Of course, my own fake-British-accent-using, and anglophilia as a whole, is nothing compared to the fellow featured in this episode (available for free download with a convenient clicky button-type thing) of what is perhaps my favorite NPR show. The whole episode is brilliant, as typical for This American Life, but the British-accent guy's story takes up just the first 20 minutes or so. Well worth a listen while you're picking up the house or making dinner or something. And better yet, evidence that I am NOT in fact the craziest person in the world!
5 comments:
Julia, I really do love your posts. So thoughtful, clever, and entertaining!
I'm looking for something to read after I finish Alfred & Emily by Dorris Lessing. Thanks for the recommendations!
Hi Julia, I was watching Stephen Colbert last night and he did a whole bit on Jane Austen that is an excellent follow-up to your post. Take a look:
http://www.colbertnation.com/the-colbert-report-videos/210506/november-13-2008/tip-wag---marvel-comics
(you can skip the first thing about the Pope going green - its unrelated to anglophilia and rather sacrilegious I suppose)
Great post!
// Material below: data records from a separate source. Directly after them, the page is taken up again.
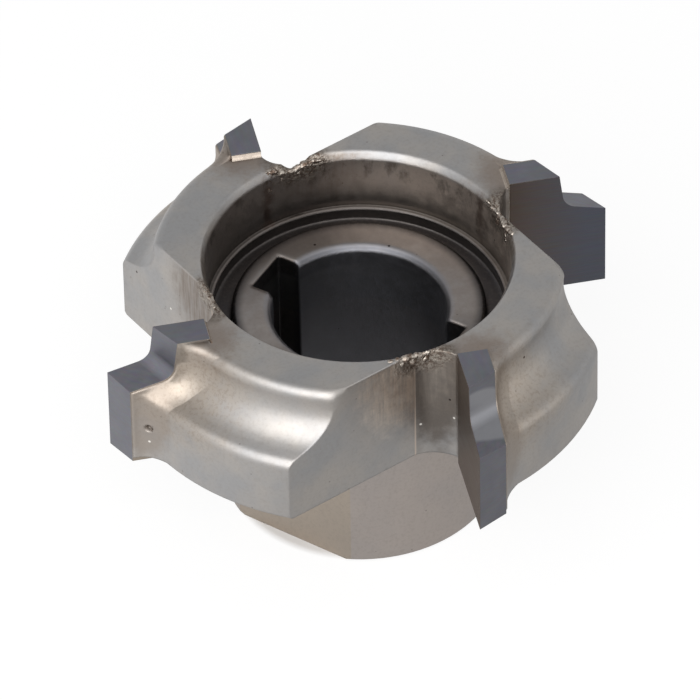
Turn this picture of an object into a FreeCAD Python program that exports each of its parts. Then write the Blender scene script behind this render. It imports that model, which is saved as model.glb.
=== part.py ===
import FreeCAD
import Part
import math
import os
from FreeCAD import Vector

# Brazed edge banding cutter head, millimetres, +Z up along the bore.
# The origin is on the bore axis in the plane of the hub's underside.
# Tooth 1 looks along +X. The others follow every quarter turn.

# Bore and keyways
bore_dia = 20.0
bore_edge_break = 0.6
bore_foot_chamfer = 0.5
key_width = 6.0
key_reach = 12.4
key_angle = 137.6
key_count = 2

# Hub with two spanner flats
hub_dia = 31.8
hub_height = 17.0
hub_chamfer = 0.3
spanner_width = 28.0
spanner_angle = 45.0

# Flange that carries the teeth
flange_thick = 15.57
flange_edge_break = 0.3
lip_drop = 7.2
lip_round = 1.4
shoulder_slope = 22.0
shoulder_width = 4.5
cove_round = 4.8
ring_lean = 7.0
ring_edge_round = 1.0

# Recess for the clamping screw and washer
recess_dia = 34.6
recess_depth = 7.8
recess_mouth_widen = 0.55
recess_mouth_drop = 0.94
seat_dia = 28.9
seat_edge_break = 0.25
groove_dia = 33.4
groove_depth = 1.6

# Teeth
tooth_count = 4
cut_dia = 62.4
rake_offset = 7.15
tip_thick = 3.45
tip_length = 11.17
tip_reach = 3.2
crown_setback = 5.37
tip_rise = 0.58
tip_overhang = 0.55
tip_flank_lean = 7.0
tip_shoulder_slope = 15.0
tip_shoulder_drop = 5.85
tip_radius = 2.0
crown_back_relief = 2.1
rim_back_relief = 1.9
shoulder_back_drop = 0.38

# Braze film between tip and seat
braze_gap = 0.12

# Hollow blend that backs each tip and runs out into the flange
blend_rise = 2.4
blend_run = 2.6
blend_ramp = 1.0
blend_inset = 0.08
blend_sink = 0.06
blend_steps = 6
ring_shrink = 0.3
lip_shrink = 0.42

# Gullet in front of each tip
gullet_distance = 16.93
gullet_angle = 24.4
gullet_end = 2.65
pocket_bulge = 5.0
pocket_floor = 17.5
pocket_land = 0.3

# The pocket of one tooth was ground deeper than the others
deep_tooth = 2
deep_extra = 0.5

# Blowhole in the braze run-out behind tooth 3
hole_tooth = 3
hole_dia = 0.95
hole_depth = 0.5
hole_setback = 0.93
hole_height = 21.7

# Levels that follow from the sizes above
top_z = hub_height + flange_thick
floor_z = top_z - recess_depth
crown_z = top_z + tip_rise
foot_z = hub_height - tip_overhang
rake_y = rake_offset
back_y = rake_y + tip_thick
seat_y = back_y + braze_gap
over = 2.0 * cut_dia

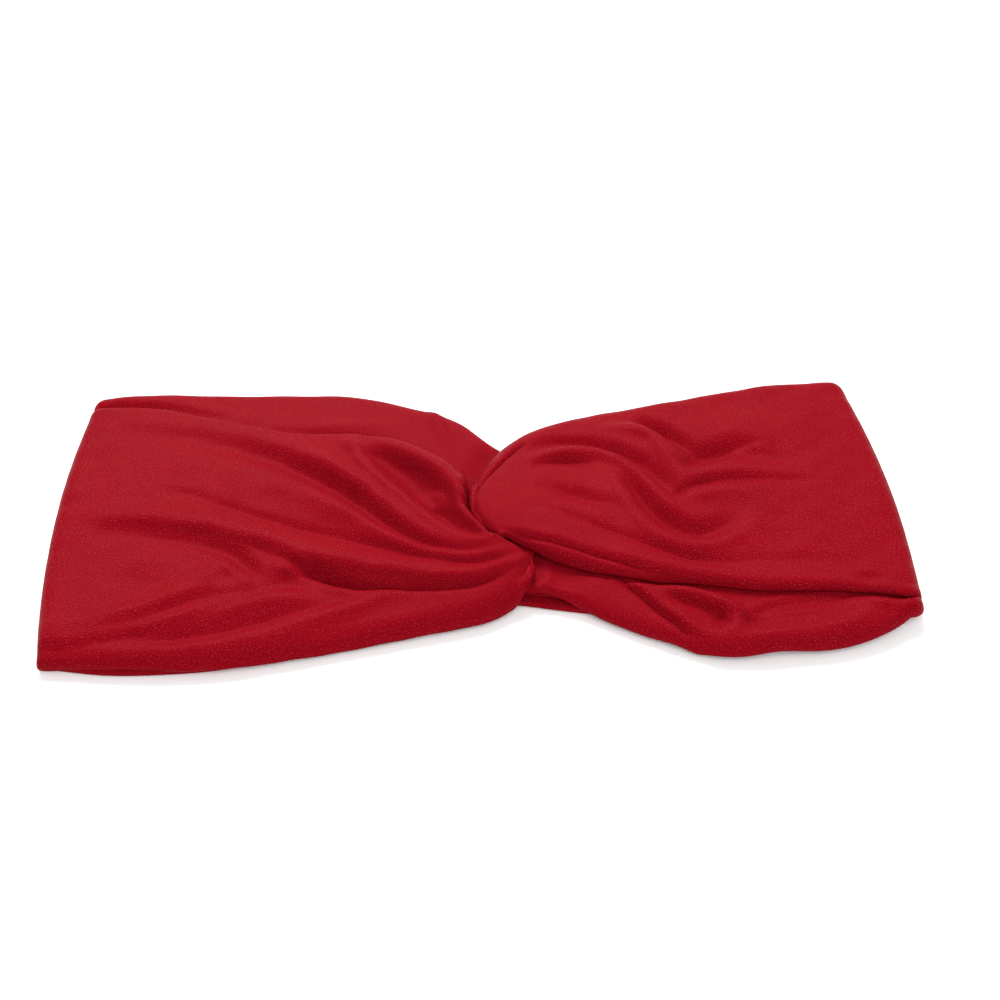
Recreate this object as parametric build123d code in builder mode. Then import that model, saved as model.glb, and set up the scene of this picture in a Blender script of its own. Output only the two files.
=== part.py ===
from build123d import *
import os

# Twist-front headband, lying flat with the twist up.
# Two knit tubes are hooked through each other like two links of a chain. Each tube is
# folded in half, so it has a front strand, a bend at the twist, and a return strand, and
# both strands run round one end fold to the seam at the centre back.
# +X runs along the band to the right, +Y away from the wearer's near edge, +Z up.
# The origin is the middle of the footprint, on the surface that the band lies on.

# ---- driving dimensions, millimetres ----
HALF_SPAN = 122.5  # centre to end fold
HALF_DEPTH = 57.5  # centre to the widest point of either long edge
STRAND = 1.4  # one tube pressed flat: two plies of knit
LAYER_GAP = 0.3  # air between two strands
HEAD_GAP = 4.8  # height of the opening between front and back

TWIST_X = 5.5  # where the two bends hook round each other
TWIST_Y = -8.0
TWIST_BASE = 8.4  # underside of the gathered strands at the twist
TWIST_STEP = 3.2  # thickness of a return strand where it is gathered
TWIST_CLEAR = 0.4  # air between upper and lower strands at the twist
TWIST_TOP = 16.0  # top of the gathered front strands
RISE_START = 68.0  # distance from the twist at which the strands begin to thicken
RISE_END = 22.0
CROSSING = 0.5  # half the air between the two upper strands where they cross
RAMP_RUN = 6.0  # width over which a bend drops from the upper to the lower level

LEFT_BEND = (6.5, 15.5)  # x range of the left loop's bend, right of the twist
RIGHT_BEND = (-3.0, 4.5)  # x range of the right loop's bend, left of the twist

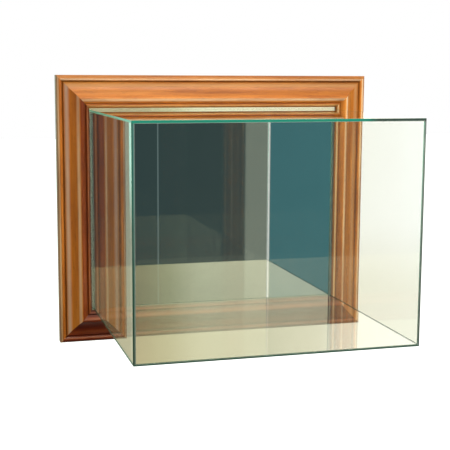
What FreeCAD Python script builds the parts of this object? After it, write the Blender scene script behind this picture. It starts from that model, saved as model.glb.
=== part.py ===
"""Wall-hung glass display case: a mitred moulding frame with a mirrored back, and a glass box.

Millimetres. X runs to the right, Y into the wall and Z up. The origin is midway between the entry
holes of the two keyhole hangers, on the back plane of the frame. The glass box stands out towards -Y.
"""
import FreeCAD, Part
import os
from FreeCAD import Vector

# ---- frame ----
frame_width = 473.0
frame_height = 391.0
hanger_drop = 19.0            # from the frame's top edge down to the keyhole entry holes
moulding_width = 47.0
rabbet_wall = 34.0            # width of the moulding's back, from its outer edge to the rabbet
rabbet_depth = 12.2
lip_height = 20.3             # from the back plane to the front of the small bead by the sight edge

# ---- glass box ----
box_width = 374.0
box_height = 293.0
box_depth = 316.0             # from the rear rim to the front face
box_gap_below = 1.0           # the box stands on setting blocks of this thickness
glass = 2.5
bond_line = 0.2               # thickness of the adhesive film between two panes
arris = 0.3                   # ground chamfer on every pane's edges
sealant_depth = 3.0
block_length = 30.0
block_spread = 130.0          # of the outer setting blocks, either side of the middle

# ---- mirrored back ----
mirror_thickness = 3.0
tape_thickness = 1.0
tape_width = 25.0
tape_height = 270.0
tape_spacing = 100.0
tape_count = 4
board_thickness = 8.0
back_clearance = 0.75         # between the back and the rabbet, each side
notch_radius = 11.0
notch_height = 90.0           # of the finger notches, above and below the middle of the board

# ---- hardware ----
button_length = 34.0
button_width = 12.0
button_thickness = 1.5
button_lift = 0.3             # clearance between a button and the wood
button_inset = 24.0           # pivot's distance in from the frame's outer edge
button_spread = 80.0          # pivots on the top and bottom rails, either side of the middle
rib_radius = 1.2              # of the rib that the thumb pushes
rib_share = 0.6               # the rib's length as a share of the button's width
pivot_radius = 1.75
pivot_clearance = 0.08
head_radius = 3.4
head_height = 1.6
head_round = 0.7
head_gap = 0.1                # between a button and the screw's head
screw_depth = 9.0
screw_tip = 2.5
screw_tip_radius = 0.2
hanger_length = 50.0
hanger_height = 20.0
hanger_thickness = 1.5
hanger_corner = 4.0
hanger_spacing = 304.8
hanger_rise = 3.0             # of the plate's middle above its entry hole
hanger_screw_inset = 6.0
small_screw_radius = 1.5
small_head_radius = 3.2
small_head_depth = 1.4
entry_radius = 4.6
slot_radius = 2.4
slot_rise = 8.0
head_room = 1.4               # round a wall screw's head, behind the plate
pocket_depth = 10.0
bumper_radius = 6.0
bumper_height = 4.0
bumper_round = 1.6
bumper_inset = 12.0
nail_leg = 7.0
nail_thickness = 0.8
nail_depth = 9.5
nail_insets = (8.0, 20.0)     # from both outer edges of the frame's corner

overcut = 1.0                 # how far a cutter runs past the faces that it cuts

# ---- derived places ----
top_edge = hanger_drop
bottom_edge = top_edge - frame_height
middle = (top_edge + bottom_edge) / 2
half_width = frame_width / 2
sight_half_width = half_width - moulding_width
sight_top = top_edge - moulding_width
sight_bottom = bottom_edge + moulding_width
rim_y = -rabbet_depth
front_y = rim_y - box_depth
box_bottom = sight_bottom + box_gap_below
box_top = box_bottom + box_height
box_side = box_width / 2
into_wall = Vector(0, 1, 0)


def save(name, shape):
    """Write one node, after checking that it is sound."""
    if not shape.isValid():
        raise ValueError(name + " is not a valid shape")
    shape.exportStep("parts/" + name + ".step")
    print(name, "solids", len(shape.Solids), "volume", round(shape.Volume / 1000, 2), "cm3")


def block(low, high):
    """A box between two opposite corners, each an (x, y, z) triple."""
    size = [b - a for a, b in zip(low, high)]
    return Part.makeBox(size[0], size[1], size[2], Vector(*low))


def cylinder(radius, start, length):
    """A round bar along +Y from a start point."""
    return Part.makeCylinder(radius, length, start, into_wall)


def turned(shape, degrees, centre=Vector(0, 0, 0)):
    """A copy turned about a line along +Y."""
    copy = shape.copy()
    copy.rotate(centre, into_wall, degrees)
    return copy


def moved(shape, x=0.0, y=0.0, z=0.0):
    """A copy shifted from where it was."""
    copy = shape.copy()
    copy.translate(Vector(x, y, z))
    return copy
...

I still sometimes use my British accent when out shopping. ;)
i'm pretty horrible with accents of any kind. i've been trying to practice words that i've heard here in nottinghamshire pronounced especially uniquely (like "lovely" for instance), but i'm afraid i'll never be able to not sound horrible! oh well.
i've been looking for more reginal aterial to read, so i'll take some of your suggestions. any book in particular that you think i should start with?